Mis à jour 06/09/2019 à 14:21 GMT+2

FORMULE 1 2020 - Les autorités de la Formule 1 phosphorent pour donner une nouvelle dynamique à la journée du samedi. L'idée d'une course faisant partir les derniers de la classe devant et les meilleurs derrière est-elle bonne ? Elle cumule plutôt les inconvénients…

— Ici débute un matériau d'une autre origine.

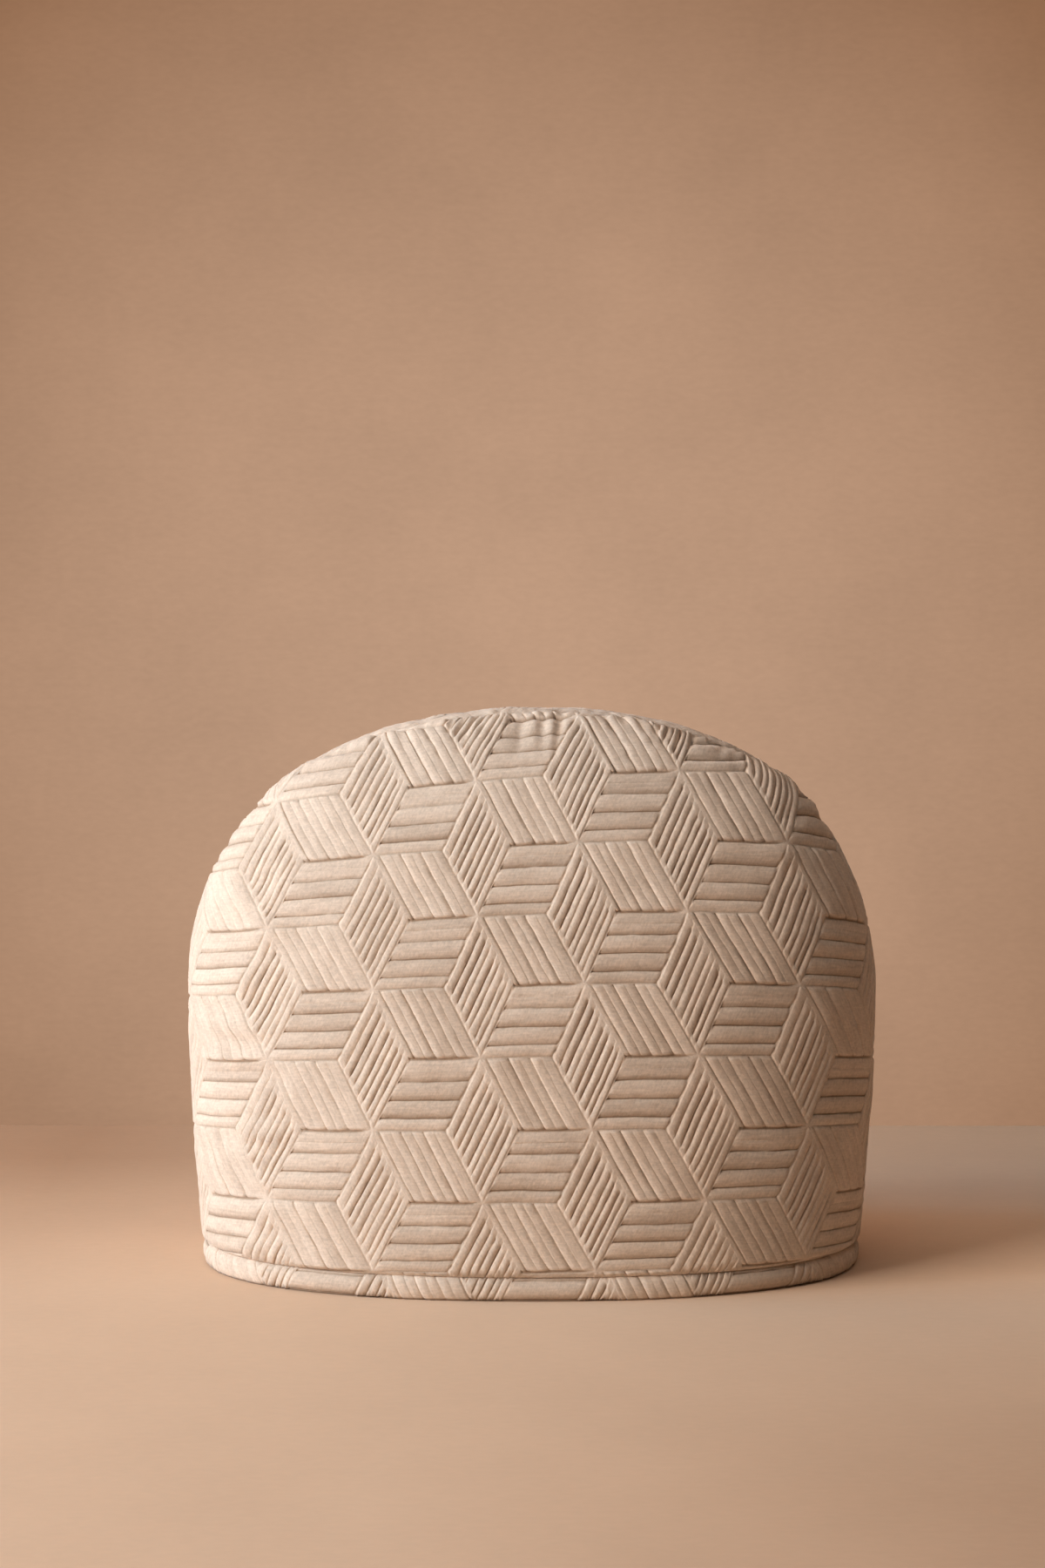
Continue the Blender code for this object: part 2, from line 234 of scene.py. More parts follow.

Robert Kubica et George Russell (Williams) au Grand Prix de Bahreïn 2019

Crédit: Getty Images

Cyril Abiteboul, directeur d'équipe de Renault, estime déjà qu'il est trop tard pour expérimenter le format en 2020 car les motoristes ne seront pas en mesure de faire face aux nouveaux besoins. Néanmoins, l'idée fait son chemin et c'est bien ça le plus inquiétant. Pourquoi ? Parce qu'elle s'attaque au socle même de la Formule 1, ce qui fait son ADN.
De quoi parle-t-on ? D'instaurer une course à la place de la séance de qualification le samedi après-midi pour déterminer la grille de départ du dimanche. L'idée avait déjà circulé l'an dernier sous la forme d'un nouveau format de week-end comprenant deux courses, une courte et une longue, qui rapporteraient des points. Avec la conséquence notable de se servir du résultat de la première course pour établir la grille inversée du dimanche. La pression était forte mais Ross Brawn avait tenu. Fort de 35 ans d'expérience comme ingénieur en Formule 1, le Britannique devenu directeur sportif de la Formule 1 avait repoussé le concept, arguant qu'une heure et demie était une bonne durée pour une course de Formule 1. Et qu'il seule suffisait pour ne pas en diluer l'intérêt.
Mais voilà, les huit courses insipides qui ont fait patiner le championnat du monde 2019 jusqu'au Grand Prix de France ont été un parfait prétexte à la relance du projet d'une rénovation du format millénaire des Grands Prix. Un brainstorming tout azimut duquel est ressortie cette idée de course du samedi sous une forme déguisée. Et pas sans conséquences. La grille de cette Course 1 serait constituée par inversion du classement du championnat du monde. Samedi, à Monza, George Russell serait en "pole position" devant son coéquipier de Williams, Robert Kubica. Et Lewis Hamilton (Mercedes) dernier. Au terme de cette course d'une heure environ, le classement serait repris tel quel pour former la grille de départ du dimanche.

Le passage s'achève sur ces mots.